Return only the lines running from the line that holds "Reconstruct the object" to the line that holds "import Module from", including both.
**********
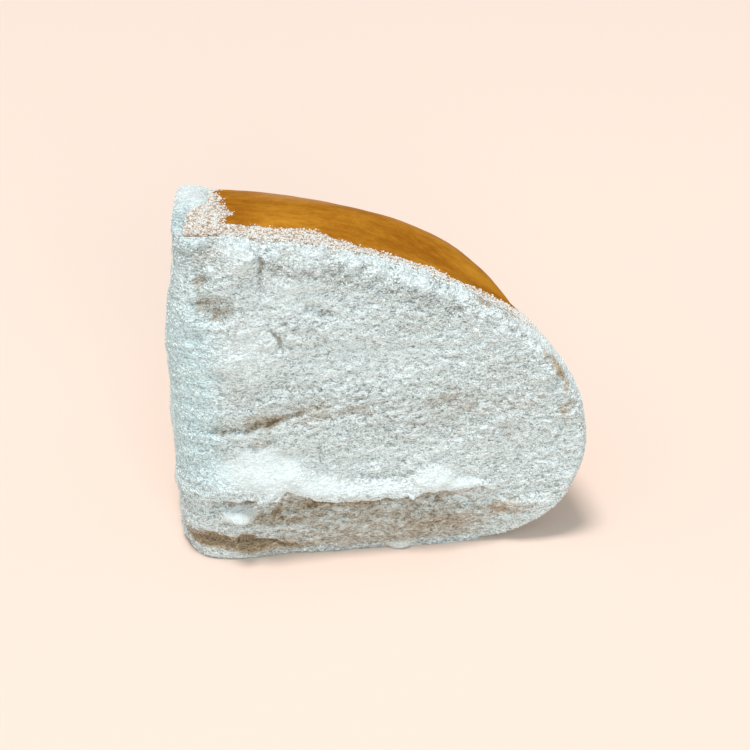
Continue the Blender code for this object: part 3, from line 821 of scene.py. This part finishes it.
def crust_outward(loaf, run, height):
    """The crust's outward direction in the plane of a cut face, as (run, height)."""
    dome_rise = np.clip((height - loaf.widest_height) / (loaf.height - loaf.widest_height), 0, 1)
    dome_run = np.clip(run / loaf.radius, 0, 1)
    depth = loaf.radius - loaf.base_radius
    foot_run = np.clip((run - loaf.base_radius) / depth, 0, 1)
    foot_fall = np.clip(1 - height / loaf.widest_height, 0, 1)
    low = height < loaf.widest_height
    foot_across = foot_run ** (FOOT_POWER - 1) / depth
    dome_across = DOME_RUN_POWER * dome_run ** (DOME_RUN_POWER - 1) / loaf.radius
    across = np.where(low, foot_across, dome_across)
    fall = -(foot_fall ** (FOOT_POWER - 1)) / loaf.widest_height
    rise = DOME_RISE_POWER * dome_rise ** (DOME_RISE_POWER - 1) / (loaf.height - loaf.widest_height)
    found = np.stack([across, np.where(low, fall, rise)], axis=-1)
    return found / np.maximum(np.linalg.norm(found, axis=-1, keepdims=True), 1e-9)


def face_grid(loaf, columns):
    """Places (run, height) over one cut face, blended from its four sides. Row 0 is at the base and
    column 0 is beside the sharp edge."""
    start = loaf.edge_radius
    top = np.stack([np.linspace(start, RIM_TOP_RUN, columns + 1)] * 2, axis=1)
    top[:, 1] = dome_height(loaf, top[:, 0])
    bottom = evenly(np.array([(start, CREAM_FOOT), (loaf.base_radius, CREAM_FOOT)]), columns)
    near = evenly(np.array([(start, CREAM_FOOT), top[0]]), CREAM_ROWS)
    rim = np.vstack([foot_line(loaf, 120)[::-1], dome_line(loaf, RIM_TOP_RUN, loaf.radius, 120)[-2::-1]])
    rim[:, 1] = np.maximum(rim[:, 1], CREAM_FOOT)
    rim = evenly(rim, CREAM_ROWS)
    u = np.linspace(0, 1, columns + 1)[None, :, None]
    v = np.linspace(0, 1, CREAM_ROWS + 1)[:, None, None]
    sides = (1 - v) * bottom + v * top + (1 - u) * near[:, None] + u * rim[:, None]
    low = (1 - u) * bottom[0] + u * bottom[-1]
    high = (1 - u) * top[0] + u * top[-1]
    return sides - (1 - v) * low - v * high


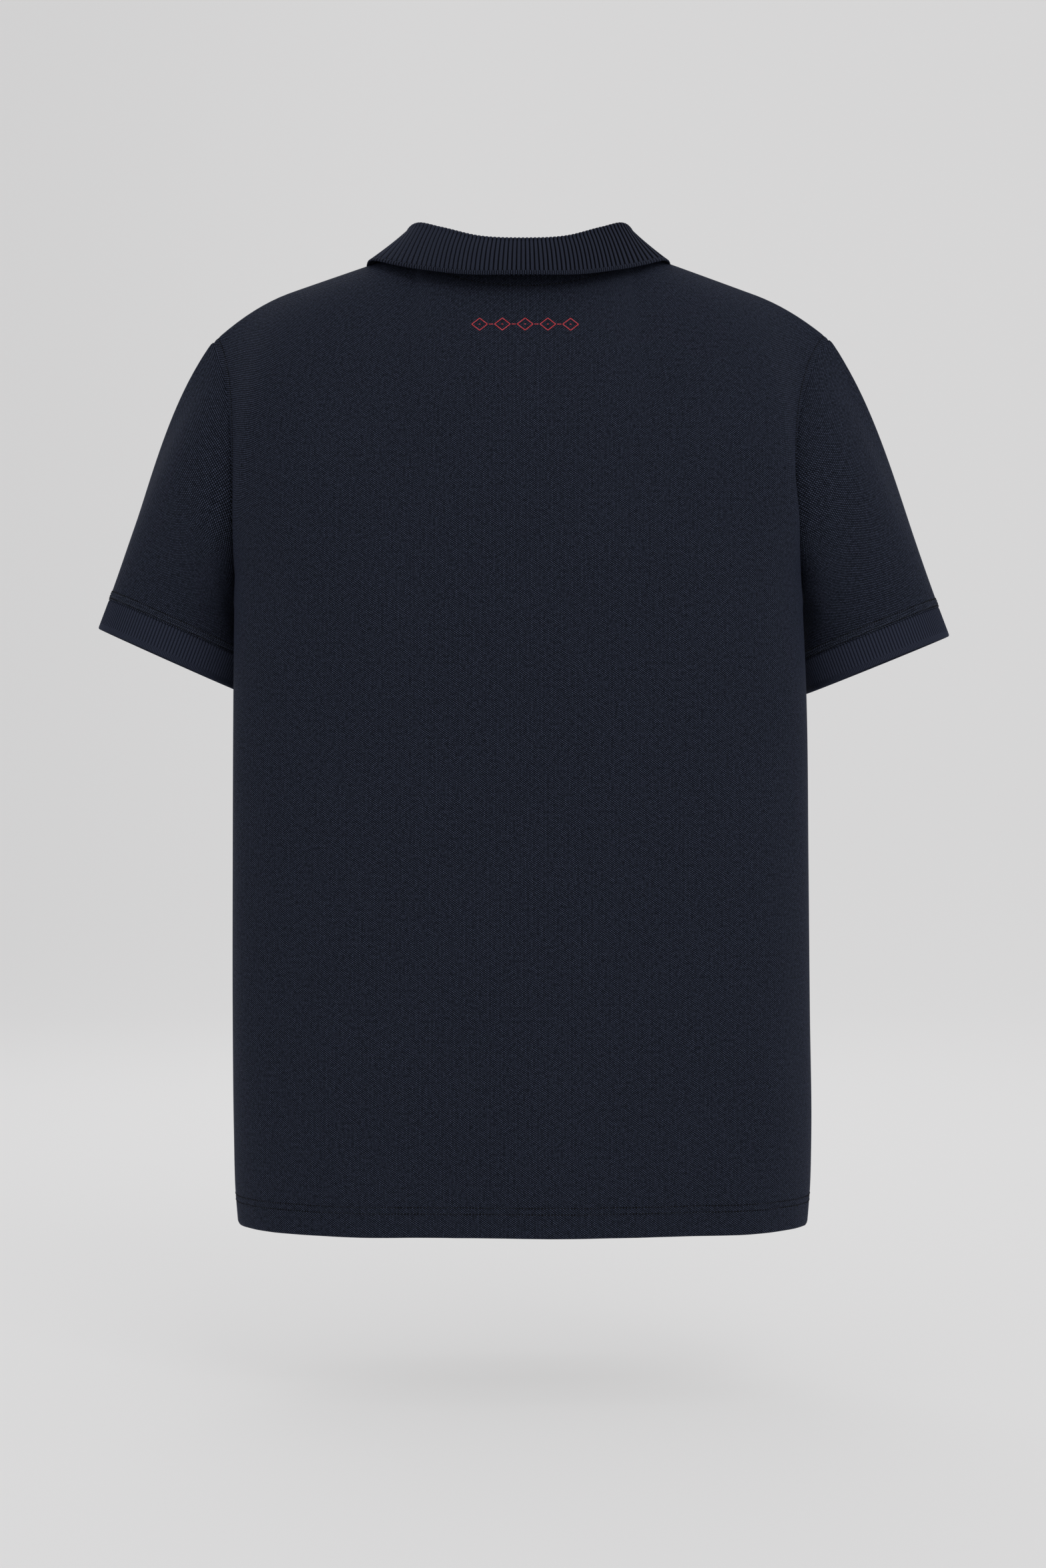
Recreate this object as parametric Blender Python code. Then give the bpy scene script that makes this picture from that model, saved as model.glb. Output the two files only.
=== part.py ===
"""A short-sleeved polo shirt, filled out as if worn, with nobody in it.

Metres, +Z up. The front faces -Y, the back +Y and the wearer's left is +X. The origin is the middle of the neck
opening, level with the tops of the shoulder seams, where the wearer's shoulders carry the shirt. One smooth skin is
worked out from sections and seam lines; each cloth piece is a wall cut from that skin, a hair apart at the seams.
"""

import math

import bmesh
import bpy
import numpy as np
from mathutils import Matrix, Vector
from mathutils.bvhtree import BVHTree

NAME = "polo_shirt"
CLOTH = 0.0015  # wall of the pique
HEM_CLOTH = 0.0024  # wall where the hem is turned up
RIB_CLOTH = 0.0018  # wall of the rib-knit collar and cuffs
SEAM_GAP = 0.0003
UP = np.array((0.0, 0.0, 1.0))

# Body below the arms.
ARMPIT_Z = -0.240
HEM_Z = -0.712
HEM_DEPTH = 0.025
SIDE_SEAM_Y = 0.008
BACK_ROUND = 2.7  # exponents of the half sections: 2 is an ellipse, more is squarer
FRONT_ROUND = 1.95
# height, half width on the wearer's left, on the right, reach to the back, reach to the front
BODY_SECTIONS = (
    (-0.240, 0.2105, 0.2030, 0.1120, 0.1130),
    (-0.330, 0.2115, 0.2070, 0.1095, 0.1150),
    (-0.450, 0.2120, 0.2085, 0.1070, 0.1160),
    (-0.560, 0.2120, 0.2095, 0.1085, 0.1150),
    (-0.650, 0.2110, 0.2105, 0.1120, 0.1130),
    (-0.687, 0.2100, 0.2095, 0.1130, 0.1120),
    (-0.712, 0.2080, 0.2075, 0.1125, 0.1110),
)
BODY_ROWS = (-0.240, -0.290, -0.345, -0.400, -0.455, -0.510, -0.565, -0.620, HEM_Z + HEM_DEPTH, HEM_Z)
# Soft standing folds of the body: face, place across, top, bottom, half width, depth (outwards is positive)
BODY_FOLDS = (
    ("back", 0.125, -0.300, -0.712, 0.040, 0.0035),
    ("back", 0.055, -0.420, -0.712, 0.038, -0.0030),
    ("back", -0.030, -0.480, -0.712, 0.036, 0.0028),
    ("back", -0.105, -0.380, -0.712, 0.042, -0.0032),
    ("back", -0.165, -0.300, -0.712, 0.030, 0.0030),
    ("front", 0.120, -0.340, -0.712, 0.042, 0.0035),
    ("front", 0.045, -0.300, -0.712, 0.040, -0.0032),
    ("front", -0.050, -0.400, -0.712, 0.038, 0.0030),
    ("front", -0.130, -0.320, -0.712, 0.040, -0.0034),
)

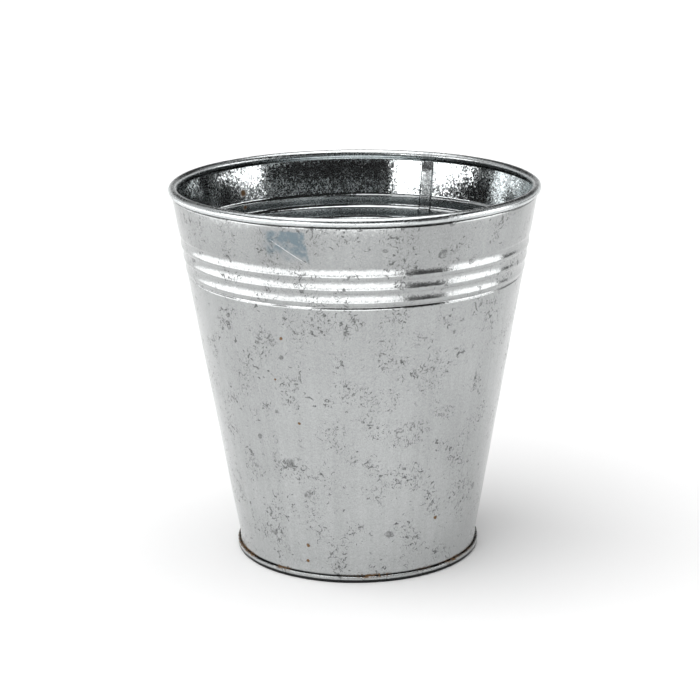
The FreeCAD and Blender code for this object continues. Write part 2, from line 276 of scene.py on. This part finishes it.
# ---------------------------------------------------------------------------------------------
# Turning a section into a closed mesh
# ---------------------------------------------------------------------------------------------
def lock_columns():
    """Sideways distances from the lock seam's middle that its folds need a column of points at."""
    half = LOCK_WIDTH / 2
    left_fold = np.linspace(-half - 0.45 * MM, -half + 0.45 * MM, 10)
    flat = np.linspace(-half + 1 * MM, half - 1 * MM, 5)
    right_fold = np.linspace(half - 0.5 * MM, half + 1.4 * MM, 22)
    return np.concatenate((left_fold, flat, right_fold))


SIDEWAYS = lock_columns()

# A row of points round the axis: its place in section, the way out of the sheet there, how far
# along the sheet it is, and the face it is on.
Row = namedtuple("Row", "x z out_x out_z travel side")


def azimuths(radius):
    """Where the columns of points stand at a radius: packed at the lock seam, even elsewhere."""
    near = SIDEWAYS / max(radius, 1 * MM)
    start, end = near[-1], near[0] + 2 * math.pi
    rest = np.linspace(start, end, ROUND_COLUMNS + 2)[1:-1]
    return LOCK_AZIMUTH + np.concatenate((near, rest))


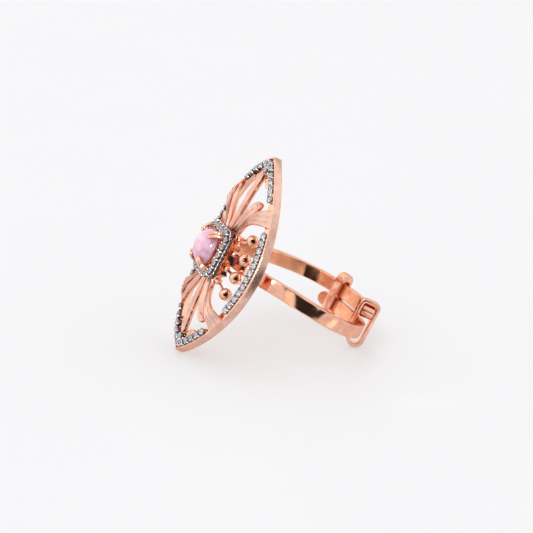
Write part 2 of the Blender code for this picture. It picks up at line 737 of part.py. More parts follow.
def lay_down(ring):
    """Turn and move the ring's empty so that the ring lies on the table with its base centred."""
    bpy.context.view_layer.update()
    graph = bpy.context.evaluated_depsgraph_get()
    pieces = [piece for piece in bpy.data.objects if piece.type == "MESH" and not piece.hide_render]
    corners = []
    for piece in pieces:
        shape = piece.evaluated_get(graph)
        corners.extend(shape.matrix_world @ vertex.co for vertex in shape.data.vertices)
    hull = bmesh.new()
    for corner in corners:
        hull.verts.new(corner)
    result = bmesh.ops.convex_hull(hull, input=hull.verts)
    bmesh.ops.delete(hull, geom=result["geom_interior"], context="VERTS")
    hull.normal_update()
    rough_down = Vector(LYING_DOWN).normalized()
    balance = Vector((0.0, 0.0, BALANCE_HEIGHT * HEAD_HEIGHT * MM))
    down = BVHTree.FromBMesh(hull).ray_cast(balance, rough_down)[1]
    hull.free()
    up = -down
    forward = Vector((0.0, 0.0, -1.0))
    forward = (forward - up * forward.dot(up)).normalized()
    turn = Matrix((forward, up.cross(forward), up))
    turned = [turn @ corner for corner in corners]
    low = [min(point[axis] for point in turned) for axis in range(3)]
    high = [max(point[axis] for point in turned) for axis in range(3)]
    base = Vector(((low[0] + high[0]) / 2, (low[1] + high[1]) / 2, low[2]))
    ring.matrix_world = Matrix.Translation(-base) @ turn.to_4x4()


def build():
    for old in list(bpy.data.objects):
        bpy.data.objects.remove(old, do_unlink=True)
    ring = make_empty("ring", (0.0, 0.0, 0.0), None)
    near_hinge = make_empty("near_hinge", (HINGE_RADIUS, 0.0, 0.0), ring)
    far_hinge = make_empty("far_hinge", (-HINGE_RADIUS, 0.0, 0.0), ring)

    make_piece("rim_frame", rim_shape(), ROSE_GOLD, ring)
    for side, name in ((1, "near_stone_run"), (-1, "far_stone_run")):
        middle_run(name, side, ring)
    for end, name in ((1, "upper_stone_run"), (-1, "lower_stone_run")):
        point_run(name, end, ring)
    petals(ring)
    ball_stems(ring)
    make_piece("gallery", gallery_shape(), POLISHED_GOLD, ring)
    make_piece("halo_setting", halo_setting_shape(), RHODIUM, ring, smooth=False)
    halo_stones(ring)
    basket = make_piece("claw_basket", basket_ring_shape(), POLISHED_GOLD, ring)
    unite(basket, "claws", merge_shapes(claw_shapes()), ring)
    make_piece("cabochon", cabochon_shape(), PINK_STONE, ring)
    make_piece("shank_bow", bow_shape(), POLISHED_GOLD, ring)

    make_piece("near_tail", tail_shape(1, NEAR_TAIL_END), POLISHED_GOLD, near_hinge)
    make_piece("near_tail_loop", loop_shape(**NEAR_LOOP), POLISHED_GOLD, near_hinge)
    make_piece("far_tail", tail_shape(-1, FAR_TAIL_END, swell=FAR_TAIL_SWELL), POLISHED_GOLD, far_hinge)
    make_piece("far_tail_loop", loop_shape(**FAR_LOOP), POLISHED_GOLD, far_hinge)
    lay_down(ring)


build()
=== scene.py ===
"""Looks of the adjustable cocktail ring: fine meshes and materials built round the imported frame.

Shapes are worked out in the ring's own frame, in millimetres:
    x  across the finger, towards the near side
    y  along the finger, towards the upper point of the head
    z  from the centre of the finger hole, up through the head
Angles round the finger start at the bottom of the band and grow towards the near side.
"""

import json
import math
import random

import bmesh
import bpy
from mathutils import Matrix, Vector


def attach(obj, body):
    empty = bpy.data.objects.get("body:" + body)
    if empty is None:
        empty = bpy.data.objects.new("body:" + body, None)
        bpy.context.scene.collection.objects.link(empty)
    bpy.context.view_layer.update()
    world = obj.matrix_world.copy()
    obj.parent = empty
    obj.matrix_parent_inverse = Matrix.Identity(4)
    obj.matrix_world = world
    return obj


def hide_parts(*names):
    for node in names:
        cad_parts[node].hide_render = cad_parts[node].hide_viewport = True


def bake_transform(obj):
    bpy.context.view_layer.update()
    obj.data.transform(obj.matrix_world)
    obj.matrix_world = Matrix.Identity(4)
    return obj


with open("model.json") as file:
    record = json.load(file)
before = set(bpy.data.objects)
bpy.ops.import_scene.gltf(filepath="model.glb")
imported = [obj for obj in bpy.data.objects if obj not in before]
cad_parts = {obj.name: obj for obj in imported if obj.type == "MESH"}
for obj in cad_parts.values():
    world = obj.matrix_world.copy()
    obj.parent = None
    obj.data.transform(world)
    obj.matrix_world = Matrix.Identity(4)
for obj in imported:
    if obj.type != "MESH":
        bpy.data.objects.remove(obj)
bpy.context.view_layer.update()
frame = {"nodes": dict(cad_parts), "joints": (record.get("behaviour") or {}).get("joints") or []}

MM = 0.001
Z_AXIS = Vector((0.0, 0.0, 1.0))

# The ring's frame, from the two hinges at the sides of the finger
HINGES = {joint["name"]: joint for joint in frame["joints"]}
NEAR_HINGE = Vector(HINGES["near_tail_flex"]["pos_m"])
FAR_HINGE = Vector(HINGES["far_tail_flex"]["pos_m"])
CENTRE = (NEAR_HINGE + FAR_HINGE) / 2
SIDE = (NEAR_HINGE - FAR_HINGE).normalized()
ALONG = Vector(HINGES["far_tail_flex"]["axis"]).normalized()
UP = SIDE.cross(ALONG)
RING = Matrix.Translation(CENTRE) @ Matrix((SIDE, ALONG, UP)).transposed().to_4x4() @ Matrix.Scale(MM, 4)


def extent(node):
    """Lowest and highest corner of a CAD node along the ring's own axes, in millimetres."""
    inverse = RING.inverted()
    points = [inverse @ vertex.co for vertex in frame["nodes"][node].data.vertices]
    return [Vector([pick(values) for values in zip(*points)]) for pick in (min, max)]


NAMED_SIDES = ((1, "near"), (-1, "far"))
NAMED_ENDS = ((1, "upper"), (-1, "lower"))

# Head: a pointed oval of two arcs, bent slightly over the finger
RIM_HIGH = extent("rim_frame")[1]
HEAD_HALF_WIDTH = RIM_HIGH.x
HEAD_HALF_LENGTH = RIM_HIGH.y
HEAD_HEIGHT = 11.1
POINT_DROP = 1.2
SIDE_DROP = 2.1
ARC_RADIUS = (HEAD_HALF_LENGTH ** 2 + HEAD_HALF_WIDTH ** 2) / (2 * HEAD_HALF_WIDTH)
ARC_CENTRE = ARC_RADIUS - HEAD_HALF_WIDTH
RIM_WALL = 1.0
RIM_WIDTH = 1.15
RIM_POINT_WIDTH = 0.9  # added over one millimetre, towards each point
RIM_POINT_START = 10.6
RIM_EDGE_RADIUS = 0.06
RIM_STATIONS = 110
ARC_STRETCH = 1.2  # length of the rim's arc for each millimetre along the head
LIP_WIDTH = 0.22
BED_DEPTH = 0.3
TOUCH_GAP = 0.03

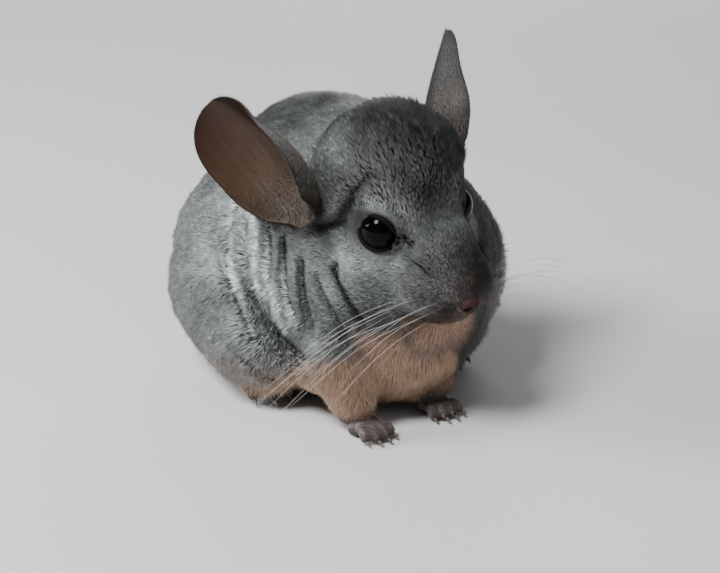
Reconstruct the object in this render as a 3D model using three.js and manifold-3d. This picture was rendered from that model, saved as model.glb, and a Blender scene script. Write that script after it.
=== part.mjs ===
import * as THREE from "three";
import { mergeVertices } from "three/addons/utils/BufferGeometryUtils.js";
import Module from "manifold-3d";

// A standard grey chinchilla, life size, sitting on all four feet,
// with its head low and turned a little to its left.
// Millimetres. +Z is up, the body faces -Y, and the animal's own left is +X. The floor is at z = 0.
// The forms are drawn to the tips of the short plush coat, so they are the outline that the eye sees.

// The gap that neighbouring pieces keep
const GAP = 0.35;

// How finely each large form is divided
const HEAD_DETAIL = 9;
const TORSO_DETAIL = 7;
const HAUNCH_DETAIL = 5;
const FORELEG_DETAIL = 4;

// Head, in its own frame: the origin is midway between the eyes, and it faces -Y too
const EYES_AT = [3, -49, 70];
const HEAD_TURN = 8.4;
const HEAD_DROP = 20;
const HEAD_TILT = -6.8;
const EYE_RADIUS = 6.6;
const EYE_AT = [14, 1.2, -0.6];
const EYE_LOOK = [0.86, -0.44, 0.25];
const LID_THICKNESS = 1;
const HOLLOW_DEPTH = 3.2;
const HOLLOW_WIDTH = 9.5;
const NOSE_AT = [0, -30.4, -12.6];
const LIP = 1.1;
const MOUTH_DEPTH = 1.4;
const MOUTH_GAP = 0.45;

// Ears, measured from the notch at the foot of the cup
const EAR_LENGTH = 50;
const EAR_WIDTH = 34;
const EAR_RIM = 1.1;
const EAR_ROOT = 2.6;

// Feet
const PAW_LENGTH = 17;
const HIND_FOOT_LENGTH = 50;
const SOLE_THICKNESS = 4.5;
const CLAW_DROOP = -0.35;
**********
= FULL OUTPUT =
Reconstruct the object in this render as a 3D model using three.js and manifold-3d. This picture was rendered from that model, saved as model.glb, and a Blender scene script. Write that script after it.
=== part.mjs ===
import * as THREE from "three";
import { mergeVertices } from "three/addons/utils/BufferGeometryUtils.js";
import Module from "manifold-3d";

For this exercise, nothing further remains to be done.